**Short problem**
Every line that includes the word "scene" is to be listed.

## start

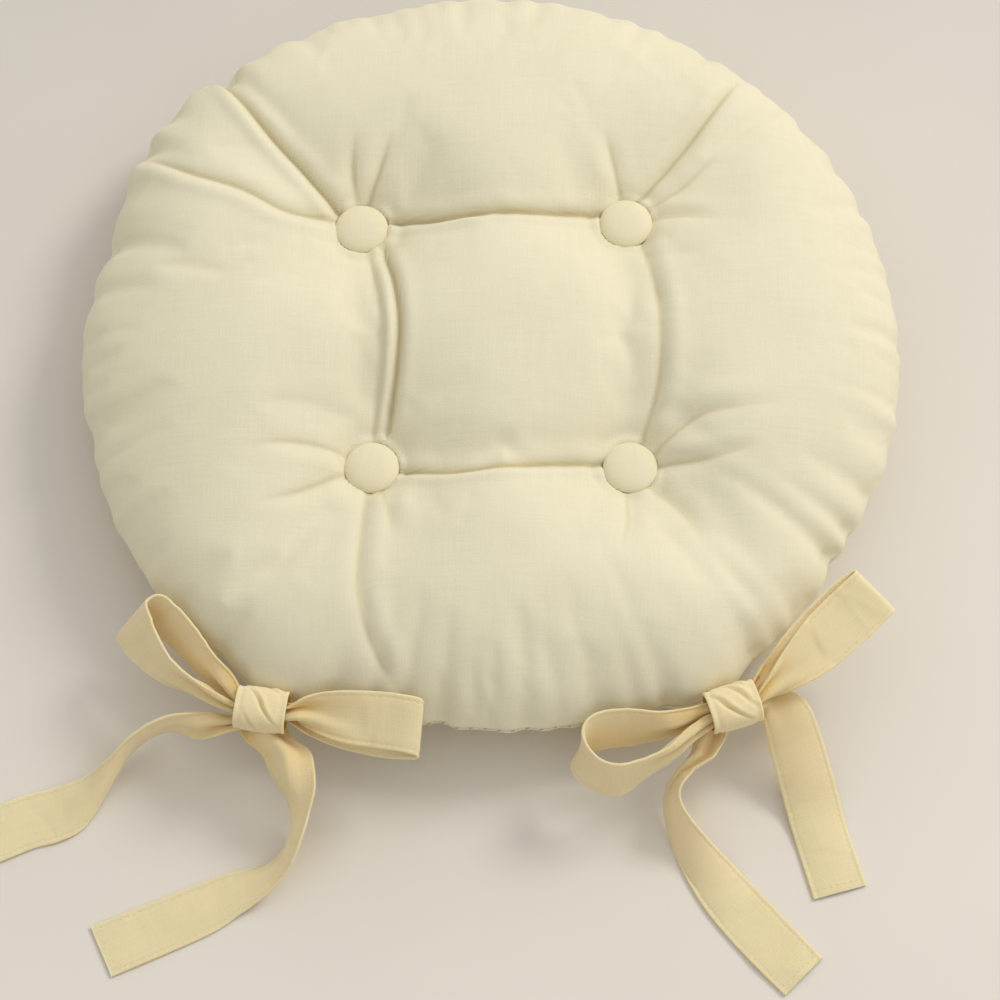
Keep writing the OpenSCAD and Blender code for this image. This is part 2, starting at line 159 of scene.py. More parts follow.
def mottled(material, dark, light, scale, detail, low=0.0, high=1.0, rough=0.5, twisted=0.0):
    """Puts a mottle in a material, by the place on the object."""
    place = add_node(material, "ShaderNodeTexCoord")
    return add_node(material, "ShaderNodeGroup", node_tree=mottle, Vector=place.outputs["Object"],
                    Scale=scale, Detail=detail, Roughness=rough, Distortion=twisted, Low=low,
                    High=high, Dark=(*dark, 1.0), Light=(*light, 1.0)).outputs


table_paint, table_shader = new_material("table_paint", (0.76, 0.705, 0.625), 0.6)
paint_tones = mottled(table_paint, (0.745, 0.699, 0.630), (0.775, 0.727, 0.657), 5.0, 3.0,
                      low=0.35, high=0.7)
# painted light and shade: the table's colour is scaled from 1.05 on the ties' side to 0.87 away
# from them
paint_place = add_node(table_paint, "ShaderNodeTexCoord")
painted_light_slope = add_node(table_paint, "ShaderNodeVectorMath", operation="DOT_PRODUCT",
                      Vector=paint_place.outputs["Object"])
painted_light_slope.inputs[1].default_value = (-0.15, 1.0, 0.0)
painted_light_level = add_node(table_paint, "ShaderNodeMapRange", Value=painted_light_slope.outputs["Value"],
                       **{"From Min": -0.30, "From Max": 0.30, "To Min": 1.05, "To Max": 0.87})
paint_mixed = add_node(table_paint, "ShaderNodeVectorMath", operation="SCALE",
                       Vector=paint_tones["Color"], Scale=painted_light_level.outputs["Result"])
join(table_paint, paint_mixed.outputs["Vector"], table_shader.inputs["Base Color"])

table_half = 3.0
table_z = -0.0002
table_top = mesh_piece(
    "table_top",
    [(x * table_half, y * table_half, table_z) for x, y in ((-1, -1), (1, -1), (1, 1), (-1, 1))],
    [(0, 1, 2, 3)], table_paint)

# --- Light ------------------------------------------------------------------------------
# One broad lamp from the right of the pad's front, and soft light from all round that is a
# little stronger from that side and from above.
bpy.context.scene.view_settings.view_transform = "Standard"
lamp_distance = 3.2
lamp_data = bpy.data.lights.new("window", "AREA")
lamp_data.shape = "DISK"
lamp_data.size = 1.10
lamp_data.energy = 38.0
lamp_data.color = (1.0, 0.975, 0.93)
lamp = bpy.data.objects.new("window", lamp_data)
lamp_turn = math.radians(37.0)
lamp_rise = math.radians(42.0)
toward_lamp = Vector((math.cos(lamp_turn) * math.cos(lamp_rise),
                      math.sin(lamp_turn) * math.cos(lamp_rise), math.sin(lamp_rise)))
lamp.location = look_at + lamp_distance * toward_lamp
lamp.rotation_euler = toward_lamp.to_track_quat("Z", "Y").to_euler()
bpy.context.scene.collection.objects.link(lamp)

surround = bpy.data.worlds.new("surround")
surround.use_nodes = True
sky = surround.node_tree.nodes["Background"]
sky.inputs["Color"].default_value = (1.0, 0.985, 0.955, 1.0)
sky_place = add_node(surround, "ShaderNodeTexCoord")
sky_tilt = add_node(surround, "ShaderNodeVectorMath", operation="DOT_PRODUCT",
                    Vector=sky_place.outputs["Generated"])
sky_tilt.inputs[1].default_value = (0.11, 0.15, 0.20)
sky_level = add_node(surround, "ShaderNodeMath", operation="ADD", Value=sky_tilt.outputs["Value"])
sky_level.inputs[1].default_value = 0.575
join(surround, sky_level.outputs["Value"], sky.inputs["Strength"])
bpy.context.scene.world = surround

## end

**Output**
Keep writing the OpenSCAD and Blender code for this image. This is part 2, starting at line 159 of scene.py. More parts follow.
bpy.context.scene.view_settings.view_transform = "Standard"
bpy.context.scene.collection.objects.link(lamp)
bpy.context.scene.world = surround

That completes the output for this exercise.